Two years ago trainer Howard Johnson was banned for three years after he was found to have run a horse that had undergone an operation to remove the nerve endings in one of its legs. Now a similar case has come to light involving Beverley trainer Ian McInnes.
This isn’t a matter of McInnes ignoring what happened to Johnson and believing he wouldn’t be found out, as the races in which he is accused of running Commando Scott took place in 2009, before Johnson’s misdemeanour came to light. There is a similarity between the two incidents, in that McInnes says that at the time he was unaware that there was a ban on horses running after such an operation.
Given that is the same defence Johnson used, McInnes must be concerned that he will receive a similar punishment when the British Horseracing Authority disciplinary panel meets next month.
The palmer neurectomy operation effectively causes numbness in horse’s leg by severing the nerve endings. It leads to a horse not feeling pain in the affected area, and because that could mean it continued running when seriously injured, participation is banned on welfare grounds, as well as the additional risk it could present for jockeys.

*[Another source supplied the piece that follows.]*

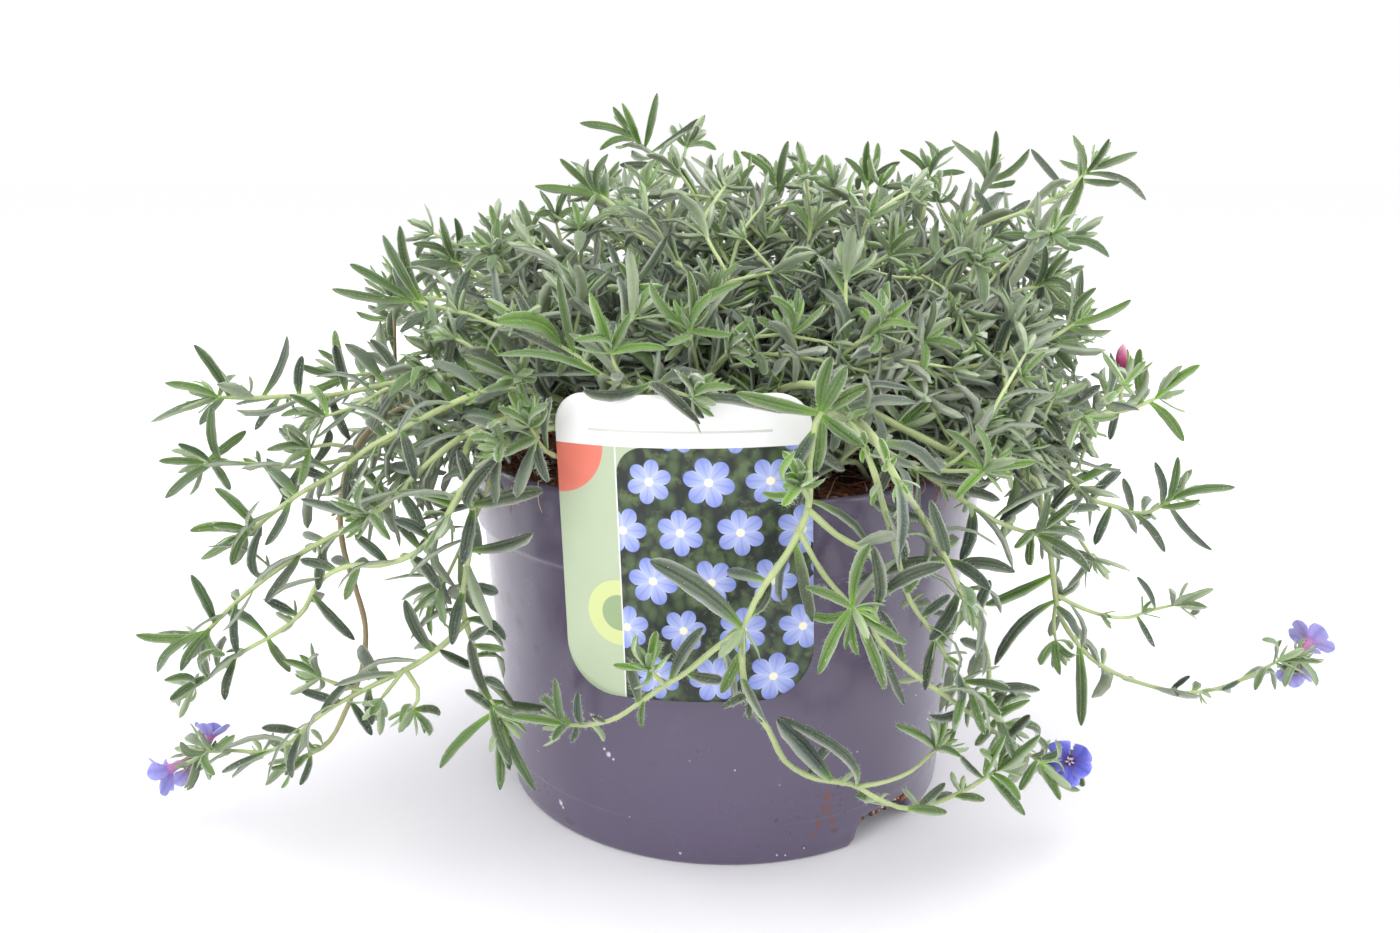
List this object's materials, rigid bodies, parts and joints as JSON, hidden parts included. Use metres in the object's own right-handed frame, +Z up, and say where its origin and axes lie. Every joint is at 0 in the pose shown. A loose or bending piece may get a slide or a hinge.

Commando Scott underwent this operation during 2008, and then ran nine times during the 2009 flat season. He generally finished well down the field, but did achieve one second placing in a Wolverhampton handicap.
Perhaps as serious for McInnes are the additional charges he faces that he “explicitly lied about his knowledge of the horse having undergone the neurectomy procedure" and "denying knowledge and making arrangements to have the horse removed from his yard to avoid the BHA having access for the purposes of examination".
This all appears relatively clear, and it is hard to see any circumstances in which McInnes won’t face a lengthy ban.
What I find hard to understand is what happened after Commando Scott left McInnes at the end of 2009 and went to Declan Carroll’s stable. The horse ran ten times for his new yard in 2010, scoring wins in races at Doncaster and Thirsk. An investigation has found Carroll had no knowledge of the operation on the horse and has no charges to answer on that score.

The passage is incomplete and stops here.